Granny birth doctor Severino
Antinori was acquitted Friday of trafficking in eggs.
Along with associates, he was cleared of conspiracy to trade
human gametes and was sent to trial for minor offences.
Last February a Milan court sentenced the controversial
world-famous Italian gynaecologist to seven years, two months in
jail for taking eight eggs from a Spanish nurse without her
permission in April 2016.
The court also suspended him from his profession for five
years, six months, and convicted four other people in relation
to the case, with sentences of up to five years, two months.
It ruled that the Matris clinic where the eggs were taken
must remain impounded until the definitive sentence on the case
is handed down.
The young nurse, who was being treated at the Milan clinic
for an ovarian cyst, told police she was bound, sedated, forced
to undergo removal of her eggs and deprived of her cell phone
throughout the procedure.
However, there is a separate case ongoing against the nurse,
in which she is accused of slandering Antinori.

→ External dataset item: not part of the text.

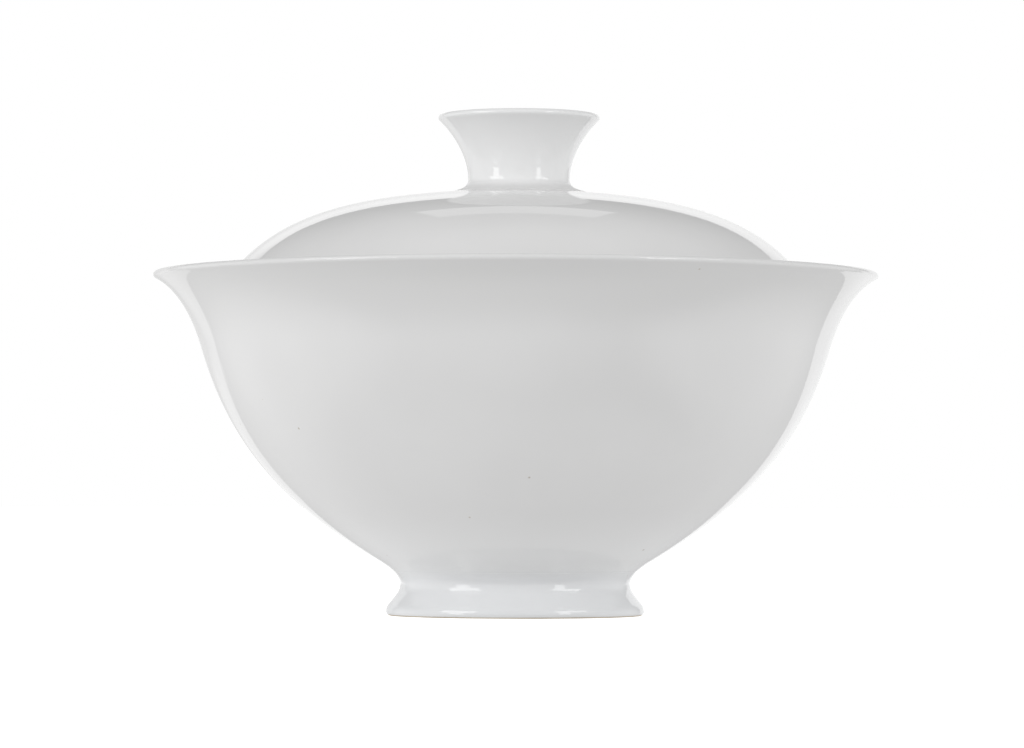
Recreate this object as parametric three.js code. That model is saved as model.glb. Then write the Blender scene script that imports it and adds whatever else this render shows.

Antinori, 72, became famous for the world's first 'granny
births'.
In 1994 he assisted Italian woman Rossana Della Corte, aged
63, in becoming pregnant.
She became one of the oldest women in history to give birth.
In May 2006 it was announced that 62-year-old East Sussex
child psychiatrist, Patricia Rashbrook, was seven months
pregnant after being treated by Antinori, who said that 62 or 63
was the upper limit for IVF in healthy women.
He commented that he would only consider couples with at
least 20 years' life expectancy left for fertility treatment.
Josephine Quintavalle, from Comment on Reproductive Ethics
(CORE), accused Rashbrook of selfishness and said it would be
extremely difficult for a child to have a mother who is as old
as a grandmother.
In May 2009, after it was announced a 66-year-old woman was
pregnant, he criticised her decision saying that he felt she was
too old and may not live long enough to raise her child.